External Article: CBC Radio

In an interview conducted by CBC Radio host Nora Young, professor Ian Bogost spoke on the emergence of empathy games—a newly defined genre of games that seek to foster a sense of empathy with a character.

Empathy-driven games simulate an experience constrained by rules in which the player is not empowered, and they may offer commentary on experiences ranging from childhood bullying to the morality choices inherent in expanding a fast food empire. Games like RIOT, which simulates riots that have occured in places like Egypt and Italy, are eliciting empathy in a manner that differs in significant way from experiencing narratives through film or novels.

"You’re not just watching something; you’re making choices, you’re enacting actions inside of the experience. Something is different about that kind of empathy. It’s a subtle distinction, but an important one," said Ian Bogost. "Instead of the empathy being a matter of affective feeling that’s emanating from your head and your heart towards the screen or pages of a book, it’s about the decisions you can make and what if feels like to be inside the logic of that other individual’s life. What kinds of choices are available? Which ones aren’t? What does it feel like to operate the machinery of their world?"

Bogost, whose research interest lies in "serious games," or those that have a primary purpose other than entertainment, notes that bridging the cerebral and emotional aspects of an experience is a tension that has been shifting over time. Empathy games, in which the player is embodied in or presented with an inidividual character, weight the emotional aspects more heavily than their systems-oriented counterparts.

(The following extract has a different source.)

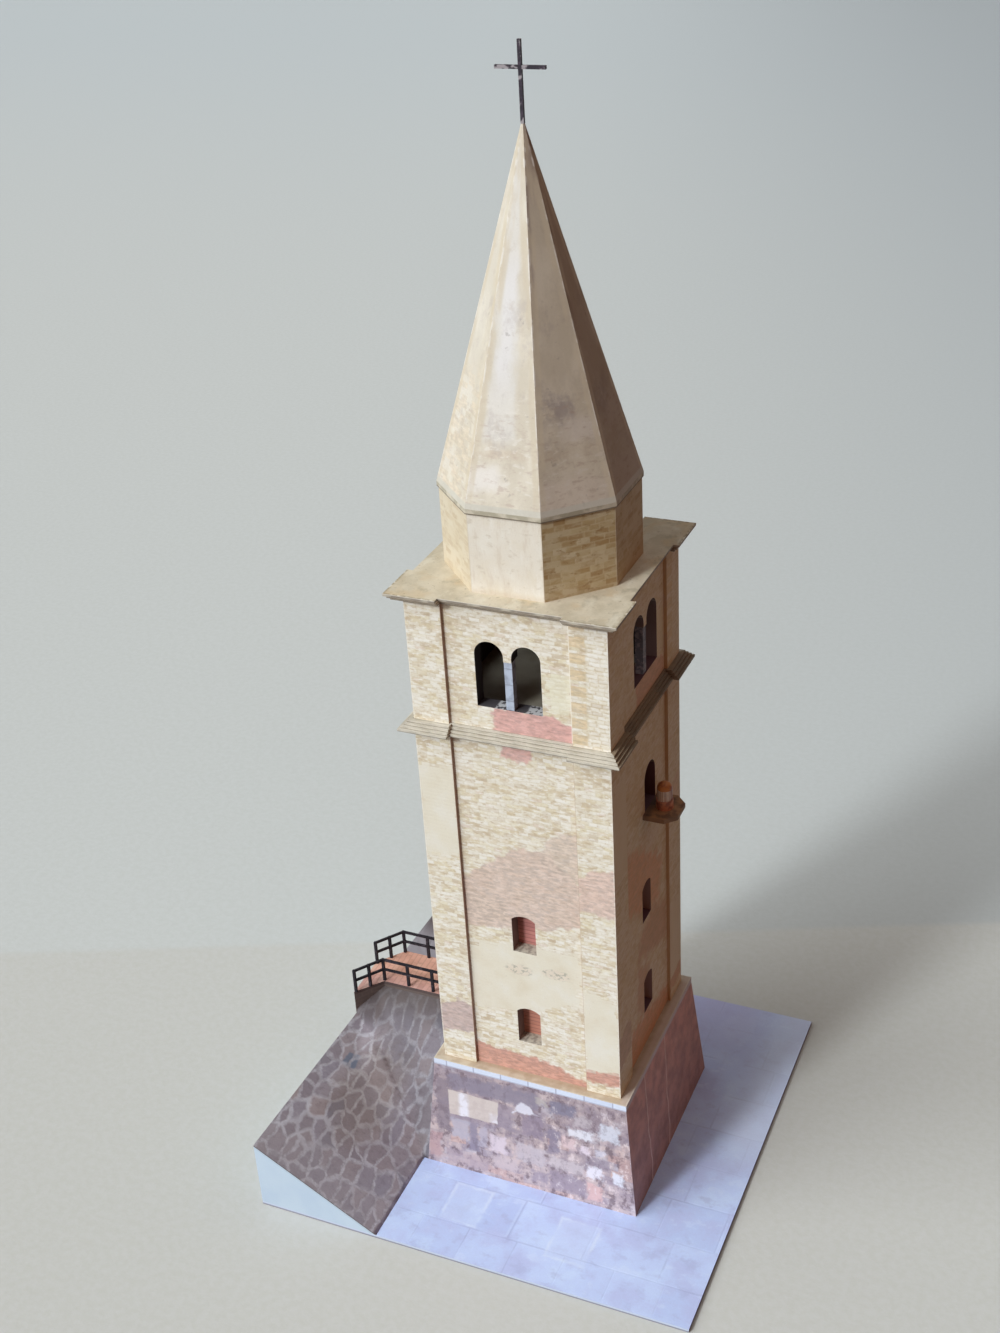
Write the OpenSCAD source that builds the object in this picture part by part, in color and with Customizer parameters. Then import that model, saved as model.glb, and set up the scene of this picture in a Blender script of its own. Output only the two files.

"The delightful and beneficial feature of games, which can also be seen as their flaw, is that they’re very logical apparatuses; they’re computer software. You have resources you manage, you make choices, and you build thing," said Bogost. "[...] games like Civilization and Sim City... you’re at a remove, building stuff, and things are happening below you but you’re in charge and making calculated decisions."

As a video game designer and researcher in the Digital Media program in the School of Literature, Media, and Communication at Georgia Tech, Bogost spoke on the use of different philosophies used both by different creators and in different game genres. He notes Paolo Pedercini and Vander Caballero as designers with contrasting approaches to empathy games, comparing the systems-oriented approach to The McDonald's Game with the personal narrative of Papa y Yo, as well as speaking on where he falls on the spectrum.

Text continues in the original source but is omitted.